I remember what happened as if I wasn’t really there. I left work at about twenty to six, sleepy from lunchtime drinks with my colleagues, a working celebration of Christmas in alcohol and grease. I’d typed erratically all afternoon and abandoned my meeting notes with a promise that I’d do it in the morning, first thing, clear mind and clear hours. I left and I walked to Chancery Lane. I hurried down to the platform, frowning to myself at the queues, crowded even in the ticket hall, and dashed to the end where I’d be able to disembark correctly at my home stop.

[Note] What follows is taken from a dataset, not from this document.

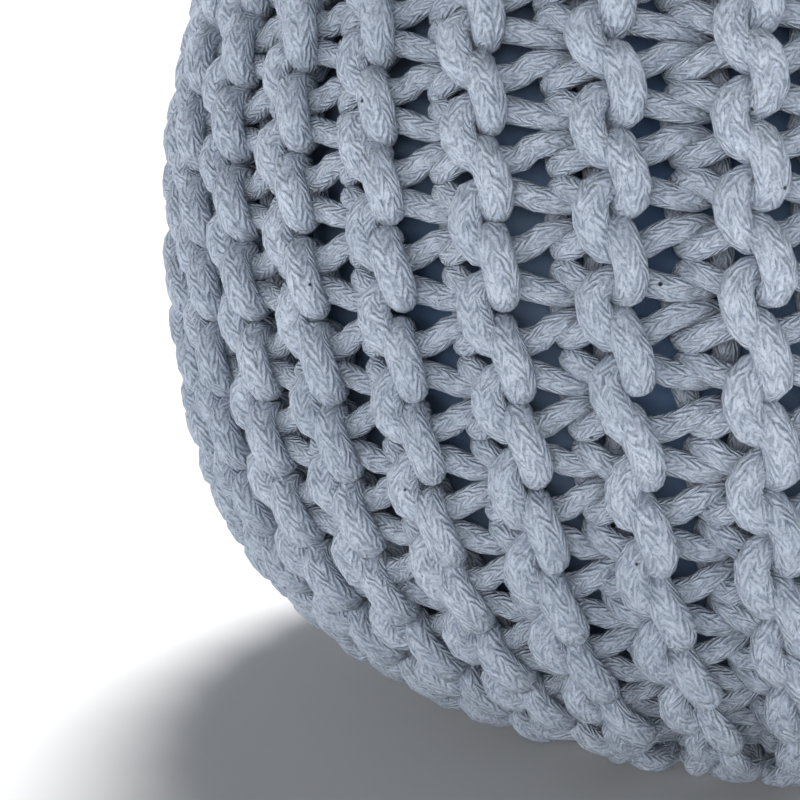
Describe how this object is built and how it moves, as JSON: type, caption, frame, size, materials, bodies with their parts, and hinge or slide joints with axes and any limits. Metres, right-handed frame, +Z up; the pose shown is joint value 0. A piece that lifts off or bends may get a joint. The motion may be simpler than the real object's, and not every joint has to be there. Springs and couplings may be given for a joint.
{
  "type": "knitted pouf",
  "caption": "Round floor pouf: a thick cotton cord cover knitted in vertical ridges, drawn together at top and bottom over a filled casing that shows between the stitches; it stands on a flat base.",
  "frame": {"origin": "On the floor, under the centre of the pouf", "axes": "+Z up along the line between the two gathers; +X and +Y level, the pouf is round"},
  "size_m": [0.5, 0.4982, 0.3949],
  "materials": {
    "knitted_cord": "matt pale grey-blue braided cotton cord, softly fuzzy, with fine darker flecks",
    "casing_cloth": "smooth slate-blue fine plain-woven cotton"
  },
  "bodies": {
    "root": {"knitted_cover": "knitted_cord", "inner_casing": "casing_cloth"}
  },
  "joints": []
}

Where the train doors line up with the platform little crowds form and I obediently joined one, a colleague at my right nodding acknowledgement in his equally grim set of head, wanting to get home. I was thinking of some last minute shopping, some errands that I could dash through and get home and do some laundry. My colleague boarded a train but it was too crowded, I hung back. And as it happened again with the next train I was edged over the yellow line, mute protector.

I started to feel dizzy. I thought about hanging on for the train and then I think, I think I started to turn to try to push through the people, get back towards the wall, but I didn’t manage and the next thing I remember is screaming and the sour taste of waking. Waking on the tracks, somehow miracurously falling between the edge and the electrified rail, something no one would let me forget for the rest of the evening. And the man, his hands groping my neck for my suit jacket. Oh my God, oh my God, it didn’t feel like it was happening to me but to a character in the film playing through my mind.

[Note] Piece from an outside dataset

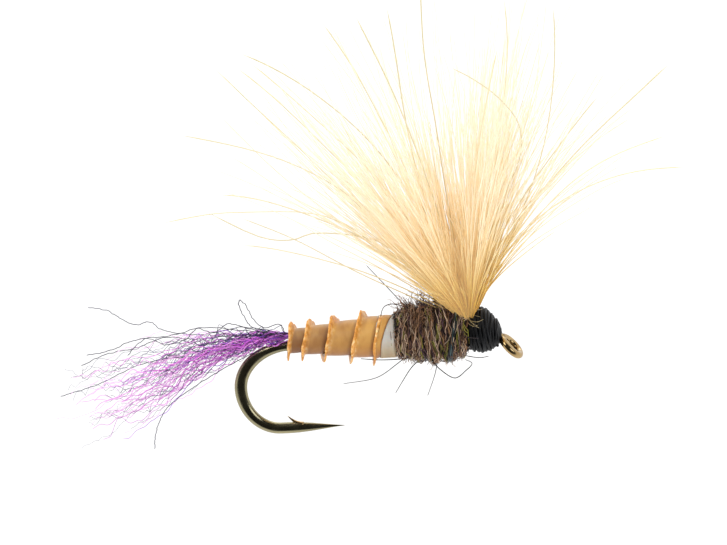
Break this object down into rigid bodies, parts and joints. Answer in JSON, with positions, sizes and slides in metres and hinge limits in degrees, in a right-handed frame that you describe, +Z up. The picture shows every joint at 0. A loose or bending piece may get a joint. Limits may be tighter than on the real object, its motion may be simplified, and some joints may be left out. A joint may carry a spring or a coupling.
{
  "type": "dry fly",
  "caption": "Artificial mayfly emerger: barbed hook with a down-turned eye, trailing purple shuck, ribbed amber body, brown fur thorax, upright cream feather wing and black thread head.",
  "frame": {"origin": "centre of the hook eye", "axes": "+X forward from the tail to the hook eye, along the shank; +Z up towards the wing; +Y to the fly's left"},
  "size_m": [0.0335, 0.0151, 0.024],
  "materials": {
    "hook_wire": "polished",
    "black_thread": "satin",
    "teal_thread": "satin",
    "white_floss": "satin",
    "amber_biot": "satin",
    "purple_antron": "satin",
    "brown_dubbing": "matte",
    "cream_cdc": "matte"
  },
  "bodies": {
    "root": {"biot_strip": "amber_biot", "cdc_plume_1_front_barbs": "cream_cdc", "cdc_plume_1_rear_barbs": "cream_cdc", "cdc_plume_1_stem": "cream_cdc", "cdc_plume_2_front_barbs": "cream_cdc", "cdc_plume_2_rear_barbs": "cream_cdc", "cdc_plume_2_stem": "cream_cdc", "cdc_plume_3_front_barbs": "cream_cdc", "cdc_plume_3_rear_barbs": "cream_cdc", "cdc_plume_3_stem": "cream_cdc", "cdc_plume_4_front_barbs": "cream_cdc", "cdc_plume_4_rear_barbs": "cream_cdc", "cdc_plume_4_stem": "cream_cdc", "dubbing_noodle": "brown_dubbing", "head_wraps": "black_thread", "hook": "hook_wire", "shuck_lock_01": "purple_antron", "shuck_lock_02": "purple_antron", "shuck_lock_03": "purple_antron", "shuck_lock_04": "purple_antron", "shuck_lock_05": "purple_antron", "shuck_lock_06": "purple_antron", "shuck_lock_07": "purple_antron", "shuck_lock_08": "purple_antron", "shuck_lock_09": "purple_antron", "shuck_lock_10": "purple_antron", "shuck_stray_1": "purple_antron", "shuck_stray_2": "purple_antron", "shuck_stray_3": "purple_antron", "stray_barb_01": "cream_cdc", "stray_barb_02": "cream_cdc", "stray_barb_03": "cream_cdc", "stray_barb_04": "cream_cdc", "stray_barb_05": "cream_cdc", "stray_barb_06": "cream_cdc", "stray_barb_07": "cream_cdc", "stray_barb_08": "cream_cdc", "stray_barb_09": "cream_cdc", "stray_barb_10": "cream_cdc", "stray_barb_11": "cream_cdc", "thorax_rib_thread": "teal_thread", "thorax_underwraps": "black_thread", "thread_base": "black_thread", "underbody": "white_floss", "whip_finish": "black_thread"}
  },
  "joints": []
}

But it was me and suddenly he’d lain me, a fish, on the dock and there were so many faces. A woman covered my legs with a red scarf, I suppose to preserve my dignity where my skirt had ridden up. I repeated my name again and again, I was terrified, trying blindly to reassure myself I was alive. And then someone put me in the recovery position and it hurt so much, I remember feeling the irritating amusement of irony at this, that they’d made me shift onto my side when it hurt, it hurt so much.

And all I could think beyond the burble of the questions was how embarrassed I was, how much I was going to upset my parents and whether I’d be able to go to work tomorrow. I thought about how much my side hurt, focussed on my kidneys, thinking about my history of infections, paranoid I'd destroyed an organ in my fall.

And that is all I remember of what happened, of the accident itself. From them on, everything is much clearer.